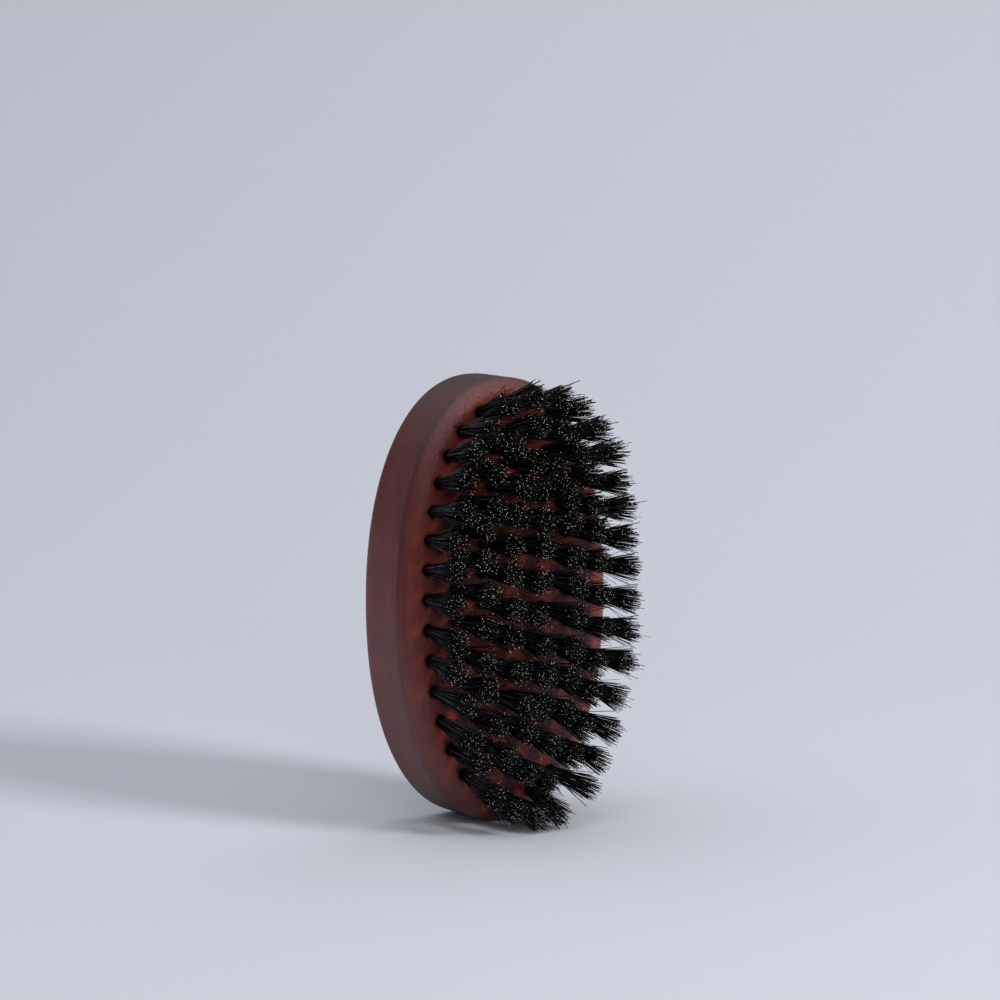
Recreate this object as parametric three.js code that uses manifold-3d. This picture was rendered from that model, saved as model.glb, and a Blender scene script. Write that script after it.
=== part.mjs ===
// An oval palm brush: a one-piece wooden back with staple-set bristle tufts in nested ovals.
// Millimetres, +Z up. The brush stands on its narrow lower end and its bristles point along -Y.
import * as THREE from 'three';
import { mergeVertices } from 'three/addons/utils/BufferGeometryUtils.js';
import Module from 'manifold-3d';

// The wooden back
const LENGTH = 100;
const WIDTH = 56;
const THICKNESS = 18;
const OUTLINE_POWER = 2.17;
const OUTLINE_SIDES = 72;
const BEVEL_WIDTH = 4.8;
const BEVEL_DEPTH = 4.1;
const BEVEL_STEPS = 3;
const BACK_EDGE_RADIUS = 2.5;
const BACK_EDGE_STEPS = 2;

// The pattern of tufts: nested ovals and a middle row, all measured on the bristle face
const RIM_AT_SIDES = 5.6;
const RIM_AT_ENDS = 5.5;
const OVAL_GAP = 7.1;
const OVAL_POWER = 2.25;
const OVALS = 3;
const PITCH = 6.65;
const START = 0.3; // each oval's first tuft sits this share of a step beside the top end, on the -X side
const DRIFT = 3; // the tufts at mid length sit this far above an even spacing
const FAN = 0.06; // the tips lie this share further from the centre than the roots

// One tuft, a bundle folded over its anchor, and the blind hole that it stands in
const BRISTLE_HEIGHT = 14;
const FOOT_DEPTH = 7;
const FOOT_RADIUS = 1.05;
const TIP_RADIUS = 2.7;
const TIP_CROWN = 0.6;
const FOLD_CROWN = 0.4;
const HOLE_RADIUS = 1.45;
const HOLE_FLOOR_GAP = 0.4;
const ROUND_SIDES = 8;

// The flat wire anchor in the fold of each tuft
const ANCHOR_LENGTH = 2.3;
const ANCHOR_THICKNESS = 0.45;
const ANCHOR_HEIGHT = 1.5;
const ANCHOR_ABOVE_FOLD = 1.6;

// A stray bristle that crosses from one tuft to the next and holds the two together
const STRAY_RADIUS = 0.2;
const STRAY_LOW = 5;
const STRAY_HIGH = 9;

const HALF_LENGTH = LENGTH / 2;
const HALF_WIDTH = WIDTH / 2;
const LENGTH_AXIS = new THREE.Vector3(0, 1, 0);

const wood = new THREE.MeshStandardMaterial({ color: 0x5a2f26, roughness: 0.45, metalness: 0 });
const bristle = new THREE.MeshStandardMaterial({ color: 0x17161a, roughness: 0.5, metalness: 0 });

const wasm = await Module();
wasm.setup();

// ---- Closed meshes to solids and back ----

function toSolid(geometry) {
  const bare = geometry.clone();
  bare.deleteAttribute('normal');
  bare.deleteAttribute('uv');
  const merged = mergeVertices(bare);
  const corners = merged.index.array;
  const kept = [];
  for (let i = 0; i < corners.length; i += 3) {
    const [a, b, c] = corners.slice(i, i + 3);
    if (a !== b && b !== c && c !== a) kept.push(a, b, c);
  }
  const vertProperties = new Float32Array(merged.attributes.position.array);
  return new wasm.Manifold(new wasm.Mesh({ numProp: 3, vertProperties, triVerts: new Uint32Array(kept) }));
}

function toGeometry(solid) {
  const mesh = solid.getMesh();
  const geometry = new THREE.BufferGeometry();
  geometry.setAttribute('position', new THREE.BufferAttribute(new Float32Array(mesh.vertProperties), 3));
  geometry.setIndex(new THREE.BufferAttribute(new Uint32Array(mesh.triVerts), 1));
  geometry.computeVertexNormals();
  return geometry;
}

function namedMesh(name, geometry, material) {
  const mesh = new THREE.Mesh(geometry, material);
  mesh.name = name;
  return mesh;
}

// ---- Ovals ----

// A superellipse that runs from its top end round the -X side
class Oval extends THREE.Curve {
  constructor(halfWidth, halfLength, power) {
    super();
    this.halfWidth = halfWidth;
    this.halfLength = halfLength;
    this.bend = 2 / power;
    this.arcLengthDivisions = 2000;
  }

  getPoint(t, target = new THREE.Vector2()) {
    const across = -Math.sin(2 * Math.PI * t);
    const along = Math.cos(2 * Math.PI * t);
    return target.set(
      this.halfWidth * Math.sign(across) * Math.abs(across) ** this.bend,
      this.halfLength * Math.sign(along) * Math.abs(along) ** this.bend,
    );
  }
}

// ---- The wooden back, with its bristle face on the plane z = 0 ----

// Steps along a quarter of an ellipse, as [inset, depth] from the flat to the wall
function roundedEdge(inset, depth, steps) {
  const edge = [];
  for (let i = 0; i <= steps; i++) {
    const turn = (Math.PI / 2) * (i / steps);
    edge.push([inset * (1 - Math.sin(turn)), depth * (1 - Math.cos(turn))]);
  }
  return edge;
}

function backLayers() {
  const front = roundedEdge(BEVEL_WIDTH, BEVEL_DEPTH, BEVEL_STEPS);
  const rear = roundedEdge(BACK_EDGE_RADIUS, BACK_EDGE_RADIUS, BACK_EDGE_STEPS);
  const layers = front.map(([inset, depth]) => ({ inset, z: -depth }));
  for (const [inset, depth] of rear.reverse()) {
    layers.push({ inset, z: depth - THICKNESS });
  }
  return layers;
}

// A closed body through a stack of outlines, each joined to the next and capped at both ends
function loftedBody(rings) {
  const sides = rings[0].length;
  const positions = rings.flat(2);
  const faces = [];
  for (let r = 0; r + 1 < rings.length; r++) {
    for (let k = 0; k < sides; k++) {
      const a = r * sides + k;
      const b = r * sides + ((k + 1) % sides);
      faces.push(a, a + sides, b, b, a + sides, b + sides);
    }
  }
  const last = (rings.length - 1) * sides;
  for (let k = 1; k + 1 < sides; k++) {
    faces.push(0, k, k + 1, last, last + k + 1, last + k);
  }
  const geometry = new THREE.BufferGeometry();
  geometry.setAttribute('position', new THREE.Float32BufferAttribute(positions, 3));
  geometry.setIndex(faces);
  return geometry;
}

// The outline inset by a distance. Its points lie half a step off the ends, so each end has a short flat side
function insetOutline(outline, inset) {
  const points = [];
  for (let k = 0; k < OUTLINE_SIDES; k++) {
    const share = (k + 0.5) / OUTLINE_SIDES;
    const tangent = outline.getTangentAt(share);
    const outward = new THREE.Vector2(tangent.y, -tangent.x);
    points.push(outline.getPointAt(share).addScaledVector(outward, -inset));
  }
  return points;
}

function backBlank() {
  const outline = new Oval(HALF_WIDTH, HALF_LENGTH, OUTLINE_POWER);
  return loftedBody(backLayers().map(({ inset, z }) =>
    insetOutline(outline, inset).map((point) => [point.x, point.y, z])));
}

// The cutter stands clear of the face by its own radius
function holeCutter(root) {
  const depth = FOOT_DEPTH + HOLE_FLOOR_GAP;
  const cutter = new THREE.CylinderGeometry(HOLE_RADIUS, HOLE_RADIUS, depth + HOLE_RADIUS, ROUND_SIDES);
  cutter.translate(0, (HOLE_RADIUS - depth) / 2, 0);
  return cutter.applyMatrix4(root.matrix);
}

function woodenBack(roots) {
  let solid = toSolid(backBlank());
  for (const root of roots) {
    solid = solid.subtract(toSolid(holeCutter(root)));
  }
  return namedMesh('wooden_back', toGeometry(solid), wood);
}

// ---- The pattern of roots ----

// The place and lean of a tuft whose root is at x, y on the bristle face
function rootAt(x, y) {
  const place = new THREE.Object3D();
  place.position.set(x, y + DRIFT * Math.cos((Math.PI * y) / LENGTH), 0);
  const tip = new THREE.Vector3(place.position.x * FAN, place.position.y * FAN, BRISTLE_HEIGHT);
  place.quaternion.setFromUnitVectors(LENGTH_AXIS, tip.clone().normalize());
  place.updateMatrix();
  return { matrix: place.matrix, position: place.position, quaternion: place.quaternion };
}

function halfLengthOf(order) {
  return HALF_LENGTH - RIM_AT_ENDS - order * OVAL_GAP;
}

// The oval's roots, as many as fit at about the pitch and come in whole groups
function ovalOfRoots(order, group) {
  const halfWidth = HALF_WIDTH - RIM_AT_SIDES - order * OVAL_GAP;
  const oval = new Oval(halfWidth, halfLengthOf(order), OVAL_POWER);
  const count = group * Math.round(oval.getLength() / (group * PITCH));
  const roots = [];
  for (let k = 0; k < count; k++) {
    const point = oval.getPointAt((k + START) / count);
    roots.push(rootAt(point.x, point.y));
  }
  return roots;
}

function middleRowOfRoots() {
  const halfLength = halfLengthOf(OVALS);
  const count = 2 * Math.round(halfLength / PITCH + 0.5);
  const roots = [];
  for (let k = 0; k < count; k++) {
    roots.push(rootAt(0, halfLength - (2 * halfLength * k) / (count - 1)));
  }
  return roots;
}

// ---- Tufts ----

// A folded bundle about the Y axis, root at the origin, joined with the anchor in its fold
function tuftSolid() {
  const profile = [
    new THREE.Vector2(0, -FOOT_DEPTH),
    new THREE.Vector2(FOOT_RADIUS, FOLD_CROWN - FOOT_DEPTH),
    new THREE.Vector2(FOOT_RADIUS, 0),
    new THREE.Vector2(TIP_RADIUS, BRISTLE_HEIGHT - TIP_CROWN),
    new THREE.Vector2(0, BRISTLE_HEIGHT),
  ];
  const anchor = new THREE.BoxGeometry(ANCHOR_THICKNESS, ANCHOR_HEIGHT, ANCHOR_LENGTH);
  anchor.rotateY(Math.PI / ROUND_SIDES);
  anchor.translate(0, ANCHOR_ABOVE_FOLD - FOOT_DEPTH, 0);
  return toSolid(new THREE.LatheGeometry(profile, ROUND_SIDES)).add(toSolid(anchor));
}

function strayBristle(low, high) {
  const from = new THREE.Vector3(0, STRAY_LOW, 0).applyMatrix4(low.matrix);
  const to = new THREE.Vector3(0, STRAY_HIGH, 0).applyMatrix4(high.matrix);
  const run = to.clone().sub(from);
  const stray = new THREE.CylinderGeometry(STRAY_RADIUS, STRAY_RADIUS, run.length(), 4);
  stray.applyQuaternion(new THREE.Quaternion().setFromUnitVectors(LENGTH_AXIS, run.clone().normalize()));
  return stray.translate(...from.add(to).multiplyScalar(0.5));
}

function numbered(name, index) {
  return `${name}_${String(index + 1).padStart(2, '0')}`;
}

function singleTufts(name, roots, tuft) {
  return roots.map((root, index) => {
    const mesh = namedMesh(numbered(name, index), tuft, bristle);
    mesh.position.copy(root.position);
    mesh.quaternion.copy(root.quaternion);
    return mesh;
  });
}

function tuftPairs(name, roots, tuft) {
  const pairs = [];
  for (let i = 0; i + 1 < roots.length; i += 2) {
    const [low, high] = [roots[i], roots[i + 1]];
    const pair = toSolid(tuft.clone().applyMatrix4(low.matrix))
      .add(toSolid(tuft.clone().applyMatrix4(high.matrix)))
      .add(toSolid(strayBristle(low, high)));
    pairs.push(namedMesh(numbered(name, i / 2), toGeometry(pair), bristle));
  }
  return pairs;
}

// ---- The brush, laid out with its bristle face up and then stood on its lower end ----

function brush() {
  const outer = ovalOfRoots(0, 1);
  const second = ovalOfRoots(1, 2);
  const third = ovalOfRoots(2, 2);
  const middle = middleRowOfRoots();
  const tuft = toGeometry(tuftSolid());
  const group = new THREE.Group();
  group.add(woodenBack([...outer, ...second, ...third, ...middle]));
  group.add(...tuftPairs('outer_pair', outer.slice(0, 2), tuft));
  group.add(...singleTufts('outer_tuft', outer.slice(2), tuft));
  group.add(...tuftPairs('second_oval_pair', second, tuft));
  group.add(...tuftPairs('third_oval_pair', third, tuft));
  group.add(...tuftPairs('middle_row_pair', middle, tuft));
  group.rotation.x = Math.PI / 2;
  const box = new THREE.Box3().setFromObject(group, true);
  const centre = box.getCenter(new THREE.Vector3());
  group.position.set(-centre.x, -centre.y, -box.min.z);
  return group;
}

const group = brush();
export default group;
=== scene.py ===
import math

import bmesh
import bpy
import numpy as np
from mathutils import Matrix, Vector
from mathutils.geometry import delaunay_2d_cdt


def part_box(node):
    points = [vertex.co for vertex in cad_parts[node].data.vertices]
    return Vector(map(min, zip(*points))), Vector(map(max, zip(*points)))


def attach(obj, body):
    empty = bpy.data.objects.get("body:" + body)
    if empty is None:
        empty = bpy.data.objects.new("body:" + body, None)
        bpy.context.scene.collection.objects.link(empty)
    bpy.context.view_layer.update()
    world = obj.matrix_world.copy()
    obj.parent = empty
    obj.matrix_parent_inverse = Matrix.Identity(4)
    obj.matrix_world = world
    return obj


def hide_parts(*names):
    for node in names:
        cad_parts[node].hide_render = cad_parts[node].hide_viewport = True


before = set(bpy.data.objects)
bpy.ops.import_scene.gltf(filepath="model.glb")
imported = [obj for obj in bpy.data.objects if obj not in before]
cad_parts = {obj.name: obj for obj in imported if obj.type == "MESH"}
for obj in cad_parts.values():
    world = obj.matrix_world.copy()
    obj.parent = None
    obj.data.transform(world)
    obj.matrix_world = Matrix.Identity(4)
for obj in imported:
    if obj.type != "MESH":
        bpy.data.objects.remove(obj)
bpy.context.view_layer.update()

MM = 0.001
SEED = 7

# ---- Sizes, in millimetres. Counts, powers and shares have no unit ----

# The wooden back, whose outline is a superellipse
OUTLINE_POWER = 2.17
OUTLINE_POINTS = 288
OUTLINE_SAMPLES = 7201
BEVEL_WIDTH = 4.8
BEVEL_DEPTH = 4.1
BEVEL_STEPS = 14
BORDER_STEP = 5  # the bevel's ring that borders the face's triangles, outside every hole's ring of painted shade
FACE_POINT_STRIDE = 3
FACE_POINT_CLEARANCE = 0.25
MERGE_DISTANCE = 1e-5
BACK_EDGE_RADIUS = 2.5
BACK_EDGE_STEPS = 7
WALL_STEPS = 6

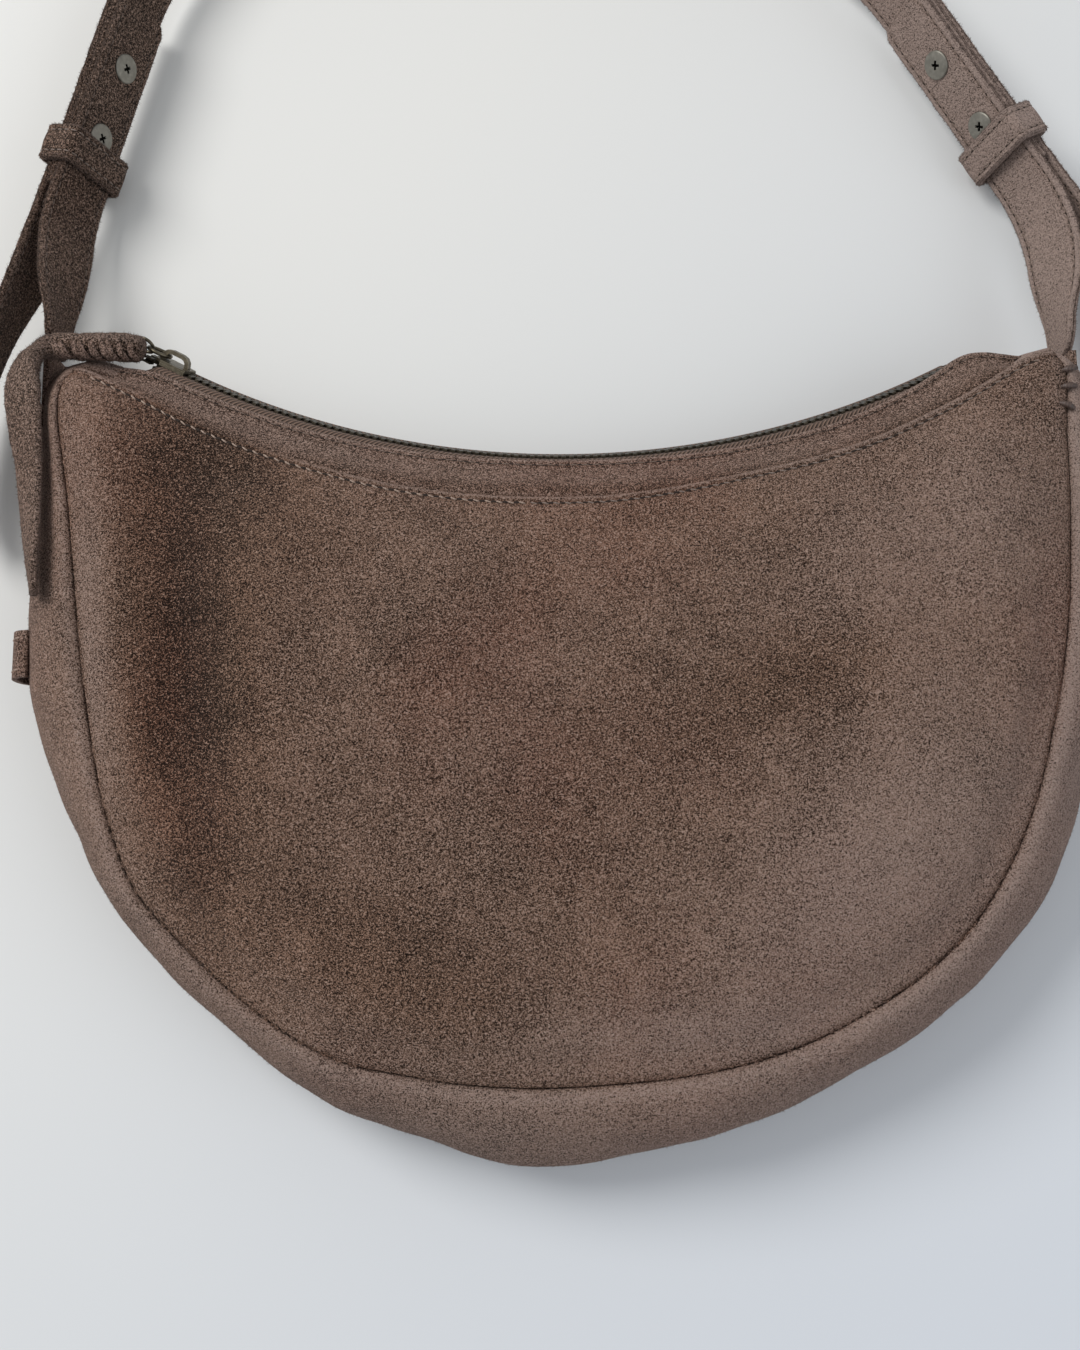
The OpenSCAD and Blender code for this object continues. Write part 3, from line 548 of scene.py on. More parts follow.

________________

• **Request**: Repeat exactly the lines running from the one with "The brush, laid" through the one with "obj.parent = None", both included.

• **The response**:
// ---- The brush, laid out with its bristle face up and then stood on its lower end ----

function brush() {
  const outer = ovalOfRoots(0, 1);
  const second = ovalOfRoots(1, 2);
  const third = ovalOfRoots(2, 2);
  const middle = middleRowOfRoots();
  const tuft = toGeometry(tuftSolid());
  const group = new THREE.Group();
  group.add(woodenBack([...outer, ...second, ...third, ...middle]));
  group.add(...tuftPairs('outer_pair', outer.slice(0, 2), tuft));
  group.add(...singleTufts('outer_tuft', outer.slice(2), tuft));
  group.add(...tuftPairs('second_oval_pair', second, tuft));
  group.add(...tuftPairs('third_oval_pair', third, tuft));
  group.add(...tuftPairs('middle_row_pair', middle, tuft));
  group.rotation.x = Math.PI / 2;
  const box = new THREE.Box3().setFromObject(group, true);
  const centre = box.getCenter(new THREE.Vector3());
  group.position.set(-centre.x, -centre.y, -box.min.z);
  return group;
}

const group = brush();
export default group;
=== scene.py ===
import math

import bmesh
import bpy
import numpy as np
from mathutils import Matrix, Vector
from mathutils.geometry import delaunay_2d_cdt


def part_box(node):
    points = [vertex.co for vertex in cad_parts[node].data.vertices]
    return Vector(map(min, zip(*points))), Vector(map(max, zip(*points)))


def attach(obj, body):
    empty = bpy.data.objects.get("body:" + body)
    if empty is None:
        empty = bpy.data.objects.new("body:" + body, None)
        bpy.context.scene.collection.objects.link(empty)
    bpy.context.view_layer.update()
    world = obj.matrix_world.copy()
    obj.parent = empty
    obj.matrix_parent_inverse = Matrix.Identity(4)
    obj.matrix_world = world
    return obj


def hide_parts(*names):
    for node in names:
        cad_parts[node].hide_render = cad_parts[node].hide_viewport = True


before = set(bpy.data.objects)
bpy.ops.import_scene.gltf(filepath="model.glb")
imported = [obj for obj in bpy.data.objects if obj not in before]
cad_parts = {obj.name: obj for obj in imported if obj.type == "MESH"}
for obj in cad_parts.values():
    world = obj.matrix_world.copy()
    obj.parent = None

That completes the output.